‘Sirat’: Perderse es la mejor ruta

‘Sirat’ es una explosión de sentidos. La primera vez que escuché la sinopsis —roadtrip entre raves buscando a una hija— pensé que sería una comedia pasada de vueltas. Después imaginé un dramón existencial. Pero sentado en la butaca, nada salió como esperaba. Y hacía tiempo que no me pasaba. No saber por dónde te van a venir los golpes. No ver venir el giro, la pausa o el estallido. Muchos critican que Sirat se pierda en momentos “sin explicación”. ¿Pero no es eso lo que deberían buscar más películas? Que me rompan la brújula, que me hagan sentir que no estoy viendo la misma estructura de siempre. Qué aburrimiento adivinar el final en el minuto veinte.

Es una de esas películas que te lanza planos de coches y camiones cruzando el desierto como si fuera ‘MadMax’, mientras retumban altavoces con un trance techno que, honestamente, ya lo quisiera yo para cualquier discoteca de modernos. Montañas, música, desierto, planos largos, luces… Es 100% mi rollo.

Luego están ellos: los raveros. Los outsiders. Ese colectivo que se siente real, palpable, que sostiene la vibra de la película de principio a fin. Sirat brilla ahí, en dejarnos conocer a esta panda de náufragos sociales, unirnos a su caravana y desaparecer con ellos en un polvo de desierto y ritmos. Y en el centro de todo, ellos: el padre y el hijo. Porque ‘Sirat’ es también la historia de un padre que se lanza a la carretera para encontrar a su hija, pero acaba encontrándose a sí mismo en los ojos de su hijo. Su aventura no es solo cruzar desiertos: es aprender a dejarse llevar, a perderse sin miedo, a entender que a veces la única forma de llegar a casa es perderla primero.

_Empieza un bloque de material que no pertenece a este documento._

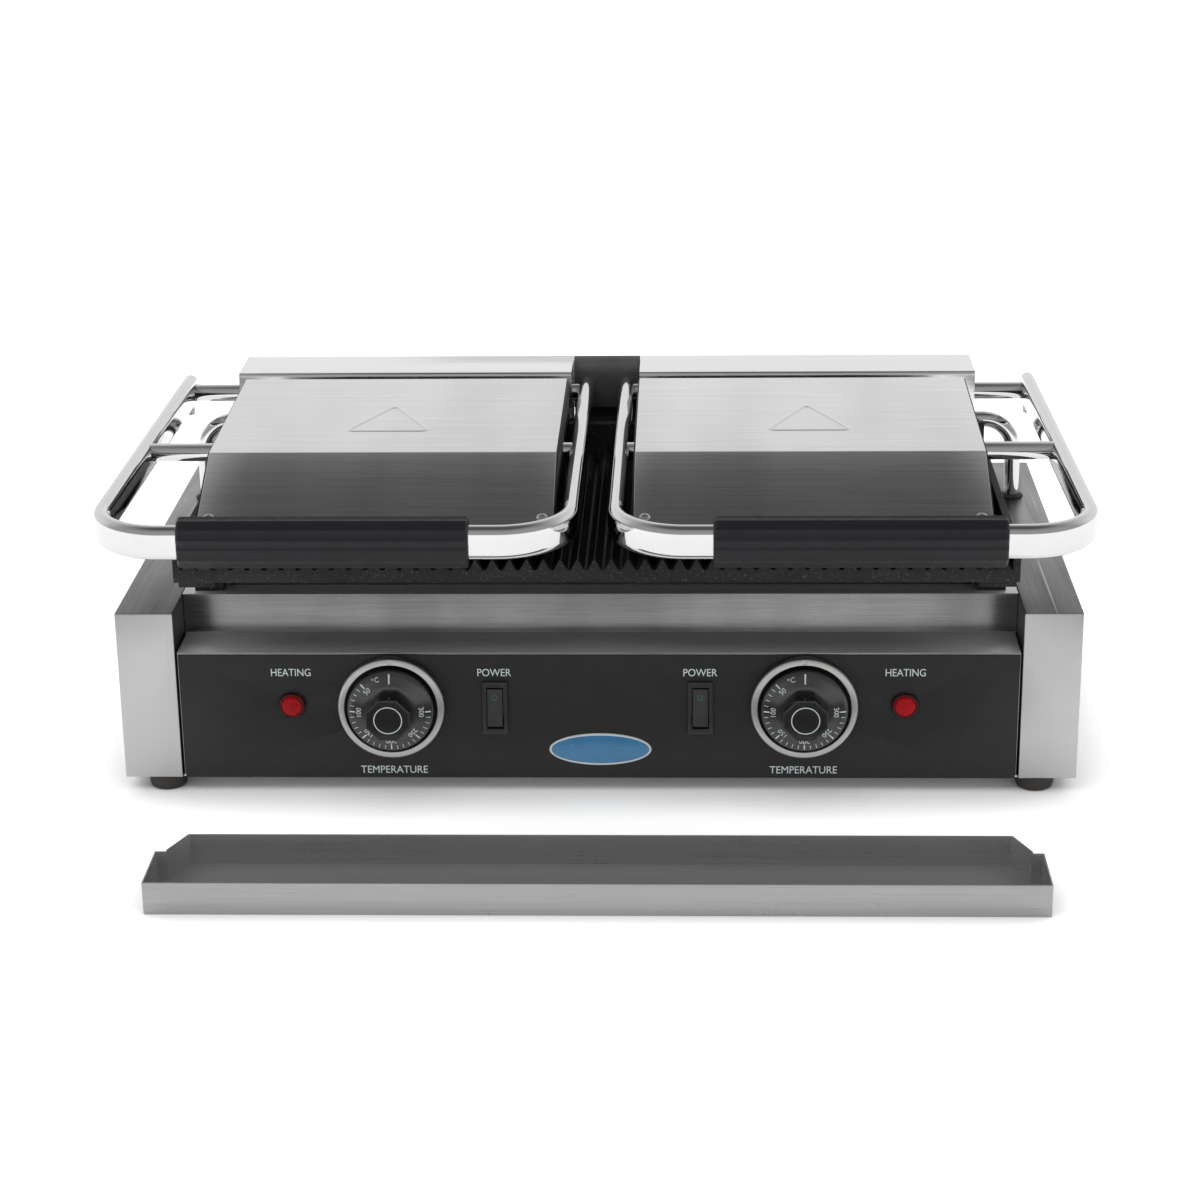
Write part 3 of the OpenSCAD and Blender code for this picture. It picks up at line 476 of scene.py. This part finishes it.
def arc(cx, cy, r, a0, a1, n):
    """Points on an arc, angles in degrees."""
    return [(cx + r * cos(radians(a0 + (a1 - a0) * i / n)), cy + r * sin(radians(a0 + (a1 - a0) * i / n)))
            for i in range(n + 1)]


def fillet(points, radii, closed=False):
    """Rounds the corners of a 2-D line, with one radius or a list of them."""
    steps = 8
    out = []
    count = len(points)
    for i, p in enumerate(points):
        r = radii[i] if isinstance(radii, (list, tuple)) else radii
        if (not closed and i in (0, count - 1)) or r <= 0:
            out.append(tuple(p))
            continue
        a = Vector(points[i - 1]) - Vector(p)
        b = Vector(points[(i + 1) % count]) - Vector(p)
        a.normalize()
        b.normalize()
        half = a.angle(b) / 2
        reach = r / tan(half)
        centre = Vector(p) + (a + b).normalized() * (r / sin(half))
        start, end = Vector(p) + a * reach - centre, Vector(p) + b * reach - centre
        turn = start.angle_signed(end)
        for k in range(steps + 1):
            q = start.copy()
            q.rotate(Matrix.Rotation(-turn * k / steps, 2))
            out.append((centre.x + q.x, centre.y + q.y))
    return out


def offset_line(points, distance, closed=False):
    """Moves a 2-D line to its left by a distance."""
    out = []
    n = len(points)
    for i, p in enumerate(points):
        before = Vector(points[i - 1]) if closed or i else None
        after = Vector(points[(i + 1) % n]) if closed or i < n - 1 else None
        here = Vector(p)
        d = Vector((0, 0))
        if before is not None and (here - before).length > 1e-9:
            d += (here - before).normalized()
        if after is not None and (after - here).length > 1e-9:
            d += (after - here).normalized()
        d.normalize()
        out.append((p[0] - d.y * distance, p[1] + d.x * distance))
    return out


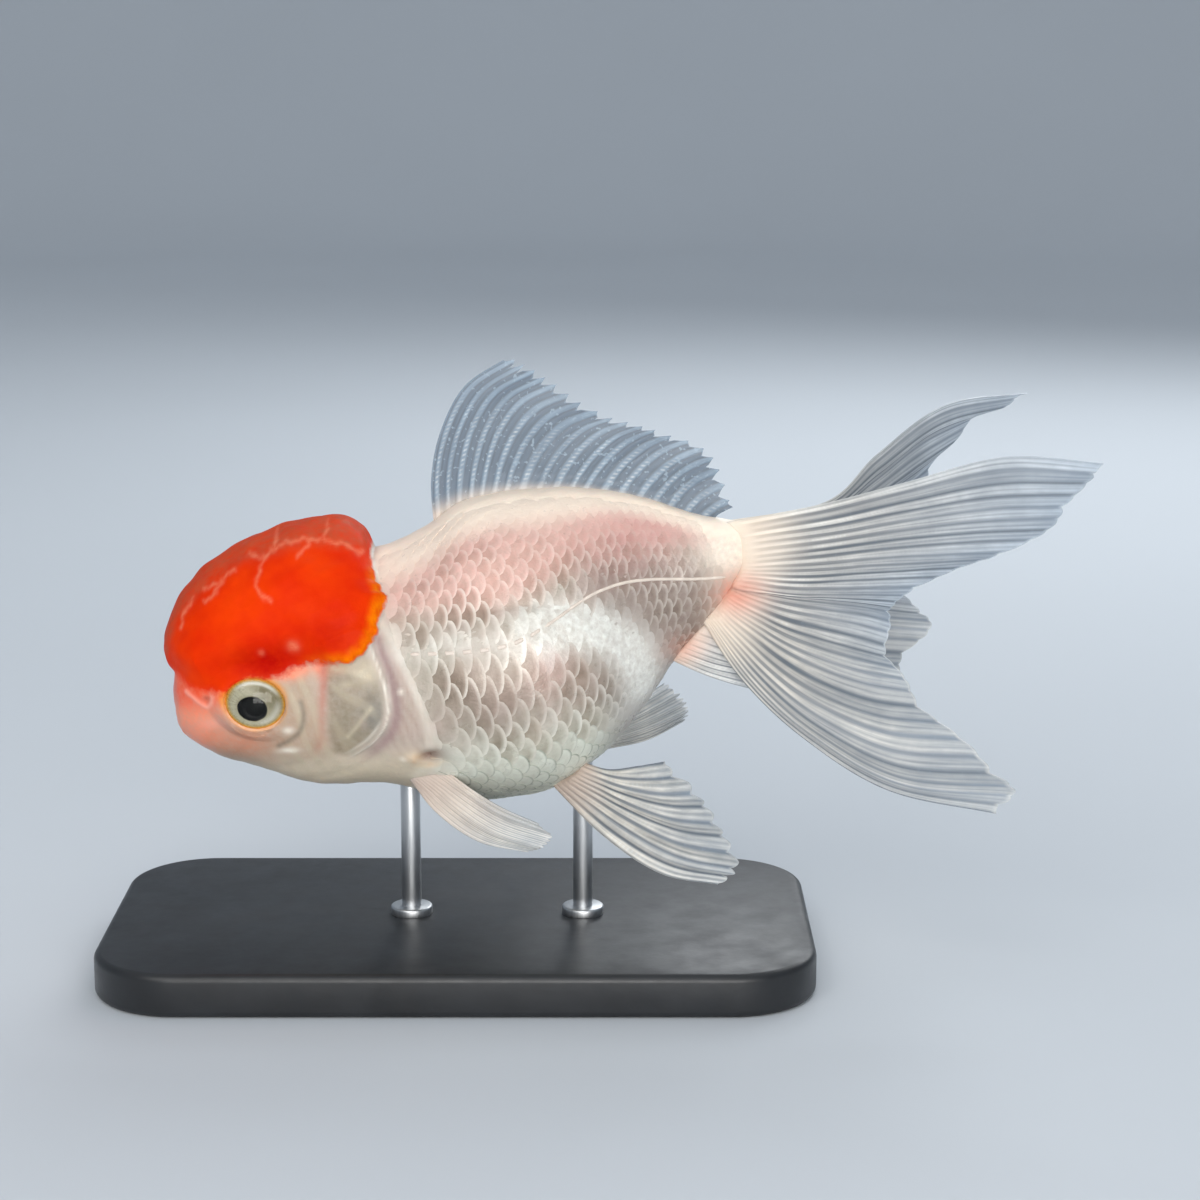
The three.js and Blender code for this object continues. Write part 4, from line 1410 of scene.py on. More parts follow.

Otra de las críticas que leo —que si no toma postura política sobre el conflicto del lugar, que si se queda tibia— me parece no entender lo que la película propone. Porque está ahí. En ese momento en el que apagan la radio para dejar de escuchar el mundo arder. “¿Es esto como luce el fin del mundo?”, pregunta uno. Y la respuesta flota. Estos forasteros no se quedan pegados a una emisora esperando el apocalipsis. Lo bailan. Porque el fin del mundo ya está aquí, y se sobrevive saltando, gritando, abrazando la libertad que solo se encuentra cuando nada te ata.

Al final, ‘Sirat’ no se limita a rodar coches por dunas bonitas. Es un viaje coral, un roadtrip donde lo que importa no es llegar, sino perderse. Ver cómo cambian sus protagonistas, cómo se rompen y se reconstruyen, cómo celebran seguir en pie. Por eso no compro la etiqueta de “poco política”: no lo necesita. Es política en su forma de vivir al margen.

Si algo valoro, es que Oliver Laxe aquí equilibra mejor que en otras de sus películas. Pienso en ‘O que arde’ y recuerdo esa sensación de que faltaba trama, de que lo real se imponía, pero sin empuje narrativo. Aquí no. Aquí la ficción se adueña del viaje, juega con la realidad, la estira, la distorsiona, y la devuelve cargada de música, polvo y sudor.

‘Sirat’ es de esas que no se explican, se sienten. Sobre todo, con los altavoces de una sala de cine.